Mr and Mrs McCann remain official suspects in the disappearance of their daughter who went missing on May 3 from their holiday apartment in the Portuguese resort of Praia da Luz.

They say they remain 'focused' on their campaign to clear their names and discover what really happened to Madeleine.

Sources close to the couple denied claims that they had hired a Portuguese public relations firm for £35,000 a month to improve their image in the country.

They have begun talks with their lawyers about using a PR consultant on an ad hoc basis to advise them about how to deal with the Portuguese media, which has been relentlessly negative about them.

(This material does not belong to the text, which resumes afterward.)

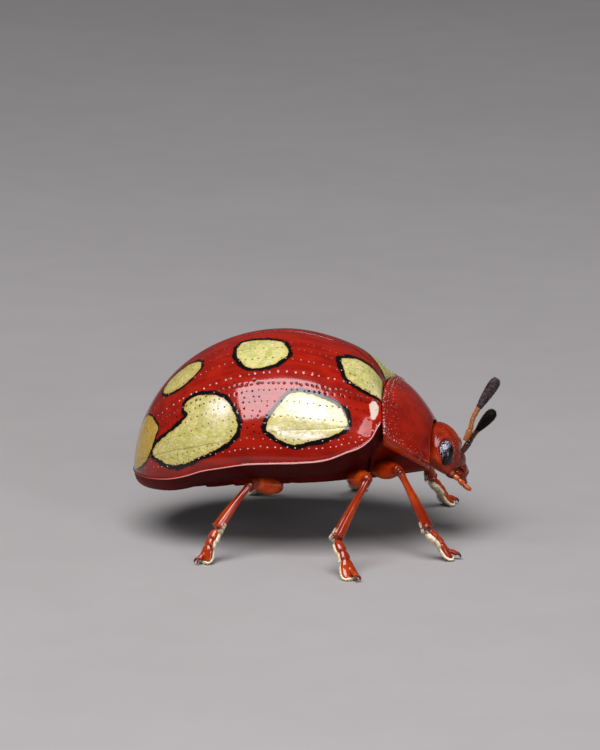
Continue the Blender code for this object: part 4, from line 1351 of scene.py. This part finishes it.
# The dark, middle and bright colour of each skin, and what else differs.
CUTICLES = {
    # its fold colour is painted light on the front plate's shaded folded sides
    "body_red": ((0.060, 0.0030, 0.0015), (0.195, 0.0050, 0.0012), (0.28, 0.0095, 0.0020),
                 {"fold": (0.60, 0.050, 0.006), "coat": 0.55}),
    "belly_red": ((0.012, 0.0015, 0.001), (0.070, 0.0030, 0.0012), (0.12, 0.005, 0.0016),
                  {"rough": (0.52, 0.64), "coat": 0.0, "gloss": 0.03}),
    "breast_red": ((0.030, 0.0020, 0.0012), (0.16, 0.0065, 0.0015), (0.26, 0.014, 0.0020),
                   {"rough": (0.40, 0.52), "coat": 0.15, "gloss": 0.04}),
    # its fold colour is painted light on the cheeks behind the eyes
    "head_red": ((0.050, 0.003, 0.0015), (0.155, 0.0055, 0.0012), (0.29, 0.024, 0.0025),
                 {"glow": 0.1, "fold": (0.46, 0.042, 0.004)}),
    # painted light: thighs far brighter than the shins, though they lie in the body's shade
    "thigh_orange": ((0.060, 0.004, 0.002), (0.56, 0.036, 0.0030), (0.78, 0.100, 0.007),
                     {"rough": (0.22, 0.32), "glow": 0.3, "coat": 0.7, "gloss": 0.03}),
    "leg_orange": ((0.045, 0.003, 0.0015), (0.225, 0.014, 0.0014), (0.37, 0.042, 0.0030),
                   {"rough": (0.22, 0.32), "glow": 0.15, "coat": 1.0, "gloss": 0.03}),
    "palp_amber": ((0.12, 0.008, 0.002), (0.36, 0.048, 0.005), (0.58, 0.150, 0.018),
                   {"rough": (0.14, 0.22), "coat": 1.0}),
    "claw_dark": ((0.010, 0.003, 0.002), (0.060, 0.006, 0.003), (0.16, 0.014, 0.004), {}),
    "neck_dark": ((0.004, 0.002, 0.002), (0.012, 0.003, 0.002), (0.030, 0.004, 0.002),
                  {"rough": (0.5, 0.6), "coat": 0.0}),
    "mouth_dark": ((0.010, 0.002, 0.002), (0.10, 0.005, 0.003), (0.20, 0.011, 0.004),
                   {"rough": (0.2, 0.34), "wrinkle": 0.010}),
    "feeler_brown": ((0.012, 0.003, 0.002), (0.035, 0.009, 0.004), (0.10, 0.034, 0.009), {}),
    # painted light: a lighter, amber copy of the feeler colour for the far feeler
    "feeler_amber": ((0.05, 0.008, 0.003), (0.15, 0.042, 0.012), (0.27, 0.095, 0.025), {"glow": 0.2}),
}
# The dark and pale colour of each hairy one, and how rough it is.
FUZZES = {
    "pale_hair": ((0.80, 0.62, 0.38), (0.95, 0.88, 0.70), 0.6),
    "club_velvet": ((0.0025, 0.0015, 0.0015), (0.008, 0.005, 0.005), 0.75),
    # painted light: a lighter copy of the club colour for the far club
    "club_grey": ((0.016, 0.010, 0.011), (0.055, 0.036, 0.039), 0.6),
    "club_down": ((0.004, 0.003, 0.003), (0.013, 0.009, 0.009), 0.7),
    # painted light: a lighter copy of the club's down for the far club
    "club_down_grey": ((0.03, 0.020, 0.022), (0.09, 0.065, 0.068), 0.7),
}


def make_looks():
    """Every material of the animal, by name."""
    looks = {name: cuticle_material(name, *tints, **others) for name, (*tints, others) in CUTICLES.items()}
    looks.update({name: fuzz_material(name, *settings) for name, settings in FUZZES.items()})
    return {**looks, "shell_gloss": shell_material(), "eye_facets": eye_material()}


# ---------------------------------------- studio

VIEW_AZIMUTH, VIEW_ELEVATION = math.radians(8.0), math.radians(13.0)
VIEW_DISTANCE, VIEW_WIDTH = 180.0, 17.857  # mm, and the width seen at the beetle
VIEW_TARGET, AIM_UP, AIM_RIGHT = np.array((-2.5, 0.0, 2.9)), 1.857, -0.03
SENSOR = 36.0
FLOOR_HALF = 3000.0
AMBIENT_COLOUR, AMBIENT = (0.95, 0.97, 1.0, 1.0), 0.08


def view_axes():
    a, e = VIEW_AZIMUTH, VIEW_ELEVATION
    right = np.array((math.cos(a), math.sin(a), 0.0))
    back = np.array((math.sin(a) * math.cos(e), -math.cos(a) * math.cos(e), math.sin(e)))
    return right, np.cross(back, right), back


def place_object(name, data, where, axes):
    """An object at a place in body-frame millimetres, its X, Y and Z along the three axes."""
    obj = bpy.data.objects.new(name, data)
    obj.location = world(where)
    obj.rotation_euler = Matrix(np.transpose(axes).tolist()).to_euler()
    bpy.context.scene.collection.objects.link(obj)
    return obj


def add_camera():
    right, up, back = view_axes()
    camera = bpy.data.cameras.new("camera")
    camera.sensor_fit, camera.sensor_width = "HORIZONTAL", SENSOR
    camera.lens = SENSOR * VIEW_DISTANCE / VIEW_WIDTH
    camera.clip_start, camera.clip_end = 10 * MM, 20.0
    where = VIEW_TARGET + up * AIM_UP + right * AIM_RIGHT + back * VIEW_DISTANCE
    bpy.context.scene.camera = place_object("camera", camera, where, view_axes())


def add_softbox(name, azimuth, elevation, distance, wide, high, radiance, colour, roll=0.0):
    """A rectangular light aimed at the beetle; azimuth runs from the camera's side to its right, in degrees.
    Its wide side is level, then turned by roll."""
    right, _, back = view_axes()
    level = unit(back * (1.0, 1.0, 0.0))
    a, e, r = (math.radians(angle) for angle in (azimuth, elevation, roll))
    away = (level * math.cos(a) + right * math.sin(a)) * math.cos(e) + UP * math.sin(e)
    along = unit(np.cross(UP, away))
    over = np.cross(away, along)
    axes = (along * math.cos(r) + over * math.sin(r), over * math.cos(r) - along * math.sin(r), away)
    light = bpy.data.lights.new(name, "AREA")
    light.shape, light.size, light.size_y = "RECTANGLE", wide * MM, high * MM
    light.energy, light.color = radiance * math.pi * wide * high * MM**2, colour
    place_object(name, light, VIEW_TARGET + away * distance, axes)


def add_floor():
    mesh = bpy.data.meshes.new("floor")
    bm = bmesh.new()
    bmesh.ops.create_grid(bm, x_segments=8, y_segments=8, size=FLOOR_HALF * MM)
    bm.to_mesh(mesh)
    bm.free()
    mesh.materials.append(floor_material())
    floor = bpy.data.objects.new("floor", mesh)
    bpy.context.scene.collection.objects.link(floor)


def add_studio():
    add_camera()
    add_softbox("key_softbox", -19.5, 62.0, 160.0, 136.0, 106.0, 10.4, (1.0, 0.950, 0.985), 21.0)
    add_softbox("fill_softbox", 34.0, 20.0, 200.0, 66.0, 60.0, 9.0, (0.90, 0.94, 1.0))
    add_floor()
    ambient = bpy.data.worlds.new("studio")
    ambient.use_nodes = True
    background = ambient.node_tree.nodes["Background"]
    background.inputs["Color"].default_value = AMBIENT_COLOUR
    background.inputs["Strength"].default_value = AMBIENT
    bpy.context.scene.world = ambient
    bpy.context.scene.view_settings.view_transform = "Standard"


# ---------------------------------------- the animal

def build_beetle():
    looks = make_looks()
    for add_part in (
            add_wing_cases, add_scutellum, add_trunk, add_pronotum, add_prosternum, add_head, add_feelers,
            add_mouth):
        add_part(looks)
    for word, joints in LEGS.items():
        hip, knee, ankle, claws = np.array(joints)
        add_thigh(word, hip, knee, ankle, looks)
        add_shin(word, knee, ankle, looks)
        add_foot(word, ankle, claws, looks)


build_beetle()
add_studio()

But a friend said it was 'utterly ridiculous' to suggest they would pay £35,000 a month and added that they did not have that kind of money at their disposal, even from their wealthy benefactors.

Lawyers acting for the couple have advised them that their popularity in Portugal needs to improve.

They fear that if the couple were to face trial a jury might convict them, even on weak evidence, because they have faced such public opprobrium.

Portugal's top law officer, attorney general Fernando Jose Pinto Monteiro, compared the public prosecutors and police involved in the investigation to a medieval fiefdom.

He said the Ministerio Publico, the equivalent of the Crown Prosecution Service, "is a feudal power at the moment. There is a count, a viscount, a marquis and a duke".

He admitted he had no control over the police and could not guarantee they were not acting outside the limits of the law. Mr Monteiro also conceded that mistakes had been made in the investigation.

Last night Mr McCann said he welcomed the news that the friends who were dining with him and his wife on the night Madeleine disappeared would be questioned by police again.

Members of the so- called Tapas Nine face questions from British police with Portuguese officers sitting in.